* [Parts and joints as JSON]

--------------------

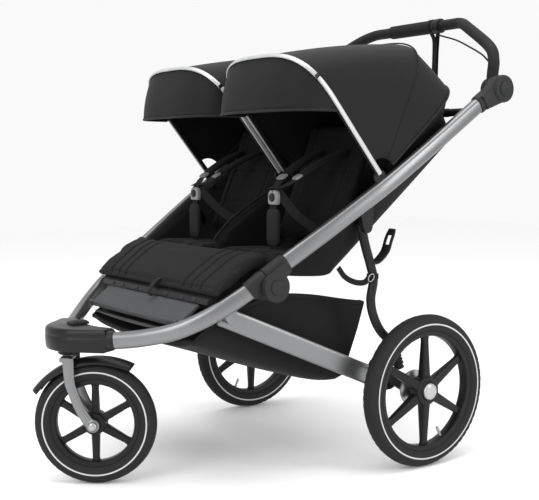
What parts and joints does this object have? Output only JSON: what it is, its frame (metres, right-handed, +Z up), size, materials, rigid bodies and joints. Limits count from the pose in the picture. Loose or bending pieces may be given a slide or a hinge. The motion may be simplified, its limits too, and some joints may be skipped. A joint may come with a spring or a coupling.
{
  "type": "jogging stroller",
  "caption": "Side-by-side jogging stroller: folding aluminium frame on air-filled wheels with a swivelling front wheel, padded seats, domed canopies, sling basket and tilting handlebar.",
  "frame": {"origin": "centre of the footprint, on the floor", "axes": "+Z up, front wheel towards -Y, the rider's left side at +X, rear axle along X"},
  "size_m": [0.84, 1.1984, 1.1573],
  "materials": {
    "satin_aluminium": "satin, brushed lengthwise",
    "hub_silver": "silver painted caps",
    "dark_steel": "dark plated",
    "black_tube": "black powder coat",
    "dark_plastic": "fine moulded grain",
    "wheel_plastic": "half-gloss moulded",
    "tyre": "matt rubber with a pale reflective side ring",
    "rubber": "matt black",
    "foam": "closed-cell foam sleeve",
    "black_fabric": "plain-weave nylon, pale reflective piping",
    "foot_mat": "pebbled mid-grey mat"
  },
  "bodies": {
    "main_frame": {"upper_tube_left": "satin_aluminium", "upper_tube_right": "satin_aluminium", "fold_cover_upper_left": "dark_plastic", "fold_cover_upper_right": "dark_plastic", "fold_bolt_left": "dark_steel", "fold_bolt_right": "dark_steel", "handle_hinge_left": "dark_plastic", "handle_hinge_right": "dark_plastic", "seat_crossbar": "black_tube", "seat_pod": "black_fabric", "seat_pad_left": "black_fabric", "seat_pad_right": "black_fabric", "buckle_left": "dark_plastic", "buckle_right": "dark_plastic", "harness_left": "black_fabric", "harness_right": "black_fabric"},
    "lower_frame": {"lower_tube_left": "satin_aluminium", "lower_tube_right": "satin_aluminium", "fold_cover_lower_left": "dark_plastic", "fold_cover_lower_right": "dark_plastic", "nose_housing": "dark_plastic", "calf_pad": "black_fabric", "footrest_panel": "foot_mat", "footrest_shell": "dark_plastic"},
    "swivel_lock": {"swivel_lock": "dark_plastic"},
    "caster_fork": {"fork": "satin_aluminium", "front_axle": "dark_steel", "fender": "dark_plastic"},
    "front_wheel": {"front_tyre": "tyre", "front_rim": "wheel_plastic"},
    "rear_frame": {"strut_left": "satin_aluminium", "strut_right": "satin_aluminium", "rear_axle_beam": "black_tube", "basket": "black_fabric"},
    "brake_pedal": {"brake_pedal": "dark_plastic"},
    "rear_links": {"link_left": "black_tube", "link_right": "black_tube", "fold_catch": "dark_plastic"},
    "handlebar": {"handlebar": "foam", "grip_collar": "dark_plastic", "brake_cable": "rubber"},
    "twist_grip": {"twist_grip": "dark_plastic"},
    "swing_arm_left": {"swing_arm_left": "dark_plastic", "spring_boot_left": "rubber"},
    "rear_wheel_left": {"rear_tyre_left": "tyre", "rear_rim_left": "wheel_plastic", "brake_drum_left": "dark_steel"},
    "hub_button_left": {"hub_button_left": "hub_silver"},
    "canopy_left": {"canopy_left": "black_fabric"},
    "backrest_left": {"backrest_left": "black_fabric"},
    "buckle_button_left": {"buckle_button_left": "hub_silver"},
    "swing_arm_right": {"swing_arm_right": "dark_plastic", "spring_boot_right": "rubber"},
    "rear_wheel_right": {"rear_tyre_right": "tyre", "rear_rim_right": "wheel_plastic", "brake_drum_right": "dark_steel"},
    "hub_button_right": {"hub_button_right": "hub_silver"},
    "canopy_right": {"canopy_right": "black_fabric"},
    "backrest_right": {"backrest_right": "black_fabric"},
    "buckle_button_right": {"buckle_button_right": "hub_silver"}
  },
  "joints": [
    {"name": "frame_fold", "type": "hinge", "parent": "main_frame", "child": "lower_frame", "pos_m": [0, -0.1771, 0.475], "axis": [1, 0, 0], "range_deg": [0, 115], "deforming": ["basket"]},
    {"name": "strut_fold", "type": "hinge", "parent": "lower_frame", "child": "rear_frame", "pos_m": [0, -0.2641, 0.406], "axis": [1, 0, 0], "range_deg": [-94.5, 0], "deforming": ["basket"]},
    {"name": "link_fold", "type": "hinge", "parent": "main_frame", "child": "rear_links", "pos_m": [0, 0.0839, 0.6], "axis": [1, 0, 0], "range_deg": [0, 44.5]},
    {"name": "caster_swivel", "type": "hinge", "parent": "lower_frame", "child": "caster_fork", "pos_m": [0, -0.5211, 0.3], "axis": [0, 0, 1], "continuous": true},
    {"name": "front_wheel_spin", "type": "hinge", "parent": "caster_fork", "child": "front_wheel", "pos_m": [0.03577, -0.47293, 0.145], "axis": [0.8028, -0.5962, 0], "continuous": true},
    {"name": "swivel_lock_slide", "type": "slide", "parent": "lower_frame", "child": "swivel_lock", "axis": [0, -1, 0], "range_m": [0, 0.008]},
    {"name": "brake_pedal_press", "type": "hinge", "parent": "rear_frame", "child": "brake_pedal", "pos_m": [0, 0.1939, 0.207], "axis": [1, 0, 0], "range_deg": [-18, 0]},
    {"name": "handlebar_tilt", "type": "hinge", "parent": "main_frame", "child": "handlebar", "pos_m": [0, 0.4899, 0.94], "axis": [1, 0, 0], "range_deg": [-85, 15]},
    {"name": "grip_twist", "type": "hinge", "parent": "handlebar", "child": "twist_grip", "pos_m": [0, 0.5789, 1.137], "axis": [1, 0, 0], "range_deg": [0, 40], "stiffness_Nm_per_rad": 0.4, "springref_deg": -5.73},
    {"name": "suspension_left", "type": "hinge", "parent": "rear_frame", "child": "swing_arm_left", "pos_m": [0, 0.1539, 0.24], "axis": [1, 0, 0], "range_deg": [0, 6], "stiffness_Nm_per_rad": 600, "springref_deg": -1.15},
    {"name": "rear_wheel_spin_left", "type": "hinge", "parent": "swing_arm_left", "child": "rear_wheel_left", "pos_m": [0.382, 0.2539, 0.19], "axis": [1, 0, 0], "continuous": true},
    {"name": "hub_button_press_left", "type": "slide", "parent": "rear_wheel_left", "child": "hub_button_left", "axis": [-1, 0, 0], "range_m": [0, 0.004], "stiffness_N_per_m": 400, "springref_m": -0.003},
    {"name": "canopy_fold_left", "type": "hinge", "parent": "main_frame", "child": "canopy_left", "pos_m": [0, 0.1039, 0.72], "axis": [1, 0, 0], "range_deg": [-75, 0], "deforming": ["canopy_left"]},
    {"name": "recline_left", "type": "hinge", "parent": "main_frame", "child": "backrest_left", "pos_m": [0, 0.0489, 0.535], "axis": [1, 0, 0], "range_deg": [-20, 0]},
    {"name": "buckle_press_left", "type": "slide", "parent": "main_frame", "child": "buckle_button_left", "axis": [0, 1, 0], "range_m": [0, 0.003], "stiffness_N_per_m": 300, "springref_m": -0.002},
    {"name": "suspension_right", "type": "hinge", "parent": "rear_frame", "child": "swing_arm_right", "pos_m": [0, 0.1539, 0.24], "axis": [1, 0, 0], "range_deg": [0, 6], "stiffness_Nm_per_rad": 600, "springref_deg": -1.15},
    {"name": "rear_wheel_spin_right", "type": "hinge", "parent": "swing_arm_right", "child": "rear_wheel_right", "pos_m": [-0.382, 0.2539, 0.19], "axis": [1, 0, 0], "continuous": true},
    {"name": "hub_button_press_right", "type": "slide", "parent": "rear_wheel_right", "child": "hub_button_right", "axis": [1, 0, 0], "range_m": [0, 0.004], "stiffness_N_per_m": 400, "springref_m": -0.003},
    {"name": "canopy_fold_right", "type": "hinge", "parent": "main_frame", "child": "canopy_right", "pos_m": [0, 0.1039, 0.72], "axis": [1, 0, 0], "range_deg": [-75, 0], "deforming": ["canopy_right"]},
    {"name": "recline_right", "type": "hinge", "parent": "main_frame", "child": "backrest_right", "pos_m": [0, 0.0489, 0.535], "axis": [1, 0, 0], "range_deg": [-20, 0]},
    {"name": "buckle_press_right", "type": "slide", "parent": "main_frame", "child": "buckle_button_right", "axis": [0, 1, 0], "range_m": [0, 0.003], "stiffness_N_per_m": 300, "springref_m": -0.002}
  ],
  "couplings": [
    {"joint": "strut_fold", "follows": "frame_fold", "ratio": -0.82},
    {"joint": "link_fold", "follows": "frame_fold", "ratio": 0.385}
  ]
}
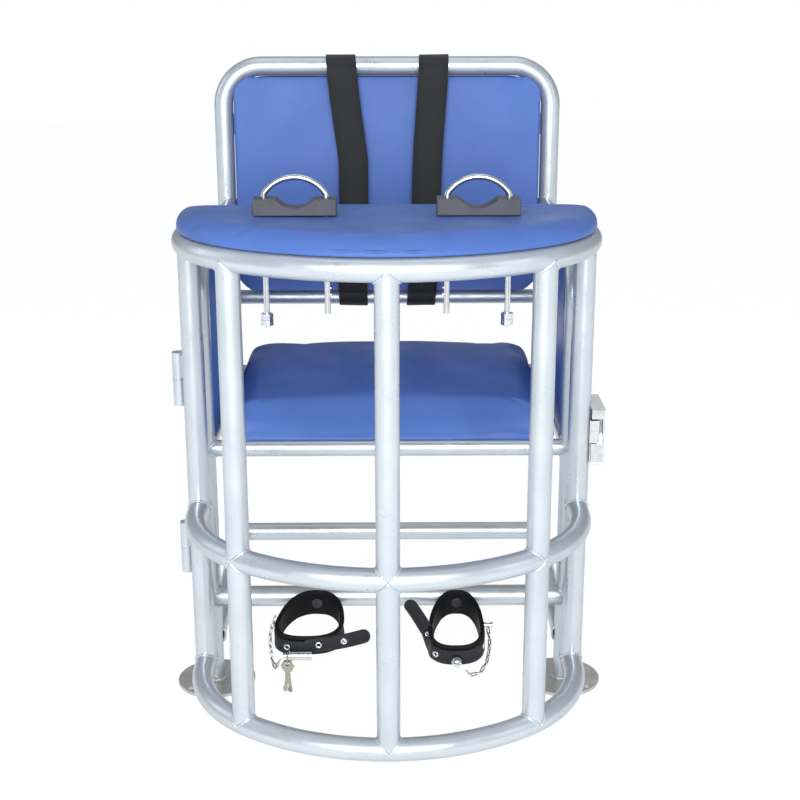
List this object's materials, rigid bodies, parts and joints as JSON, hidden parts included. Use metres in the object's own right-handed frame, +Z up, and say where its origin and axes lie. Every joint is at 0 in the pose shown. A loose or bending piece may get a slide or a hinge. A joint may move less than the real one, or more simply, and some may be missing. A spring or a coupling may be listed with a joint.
{
  "type": "restraint chair",
  "caption": "Tubular steel restraint chair with a hinged bow-front gate, padded table, wrist hoops, ankle cuffs, shoulder straps and padded seat, back and sides.",
  "frame": {"origin": "on the floor, in the middle of the footprint's bounding box", "axes": "+Z up, +Y from the gate towards the back, +X towards the lock side"},
  "size_m": [0.664, 0.78, 0.941],
  "materials": {
    "silver_paint": "satin silver paint",
    "bright_steel": "zinc and nickel plate",
    "key_steel": "worn nickel",
    "plate_steel": "dull brownish steel",
    "vinyl": "smooth royal-blue upholstery vinyl",
    "plywood": "bare plywood",
    "webbing": "black ribbed webbing",
    "cuff_webbing": "black neoprene and ribbed webbing",
    "black_plastic": "matt black plastic"
  },
  "bodies": {
    "chair": {"back_frame": "silver_paint", "back_rail": "silver_paint", "left_side_frame": "silver_paint", "right_side_frame": "silver_paint", "seat_front_rail": "silver_paint", "seat_side_rails": "silver_paint", "seat_rear_rail": "silver_paint", "cuff_rail": "silver_paint", "side_foot_rails": "silver_paint", "rear_foot_rail": "silver_paint", "left_foot_plate": "plate_steel", "right_foot_plate": "plate_steel", "rear_foot_caps": "black_plastic", "seat_board": "plywood", "seat_cushion": "vinyl", "back_board": "plywood", "back_cushion": "vinyl", "board_brackets": "silver_paint", "left_panel_pad": "vinyl", "right_panel_pad": "vinyl", "panel_boards": "plywood", "left_strap": "webbing", "right_strap": "webbing", "hinge_knuckles": "silver_paint", "hinge_pins": "bright_steel", "lock_bracket": "silver_paint", "lock_case": "bright_steel", "left_cuff": "cuff_webbing", "right_cuff": "cuff_webbing", "cuff_bolts": "bright_steel", "left_cuff_lock": "bright_steel", "right_cuff_lock": "bright_steel", "left_cuff_chain": "bright_steel", "right_cuff_chain": "bright_steel", "right_lock_pin": "bright_steel"},
    "gate": {"top_ring": "silver_paint", "middle_ring": "silver_paint", "bottom_ring": "silver_paint", "ring_end_discs": "silver_paint", "gate_rear_bar": "silver_paint", "left_stile": "silver_paint", "right_stile": "silver_paint", "lower_stiles": "silver_paint", "left_post": "silver_paint", "centre_post": "silver_paint", "right_post": "silver_paint", "lower_posts": "silver_paint", "hinge_sleeves": "silver_paint", "striker": "bright_steel", "table_board": "plywood", "table_pad": "vinyl", "left_wrist_block": "black_plastic", "right_wrist_block": "black_plastic"},
    "left_hoop": {"left_hoop": "bright_steel", "left_hoop_nuts": "bright_steel"},
    "right_hoop": {"right_hoop": "bright_steel", "right_hoop_nuts": "bright_steel"},
    "lock_bolt": {"lock_bolt": "bright_steel"},
    "keys": {"cuff_keys": "key_steel"}
  },
  "joints": [
    {"name": "gate_hinge", "type": "hinge", "parent": "chair", "child": "gate", "pos_m": [-0.305, -0.087, 0.372], "axis": [0, 0, -1], "range_deg": [0, 170]},
    {"name": "left_hoop_lift", "type": "slide", "parent": "gate", "child": "left_hoop", "axis": [0, 0, 1], "range_m": [0, 0.1]},
    {"name": "right_hoop_lift", "type": "slide", "parent": "gate", "child": "right_hoop", "axis": [0, 0, 1], "range_m": [0, 0.1]},
    {"name": "bolt_throw", "type": "slide", "parent": "chair", "child": "lock_bolt", "axis": [0, 0, 1], "range_m": [0, 0.028]},
    {"name": "keys_swing", "type": "hinge", "parent": "chair", "child": "keys", "pos_m": [-0.1515, -0.1746, 0.1], "axis": [-1, 0, 0], "range_deg": [0, 60]}
  ]
}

--------------------

Tally the lines of the preceding listing in which the word "origin" appears; state nothing but the total.

3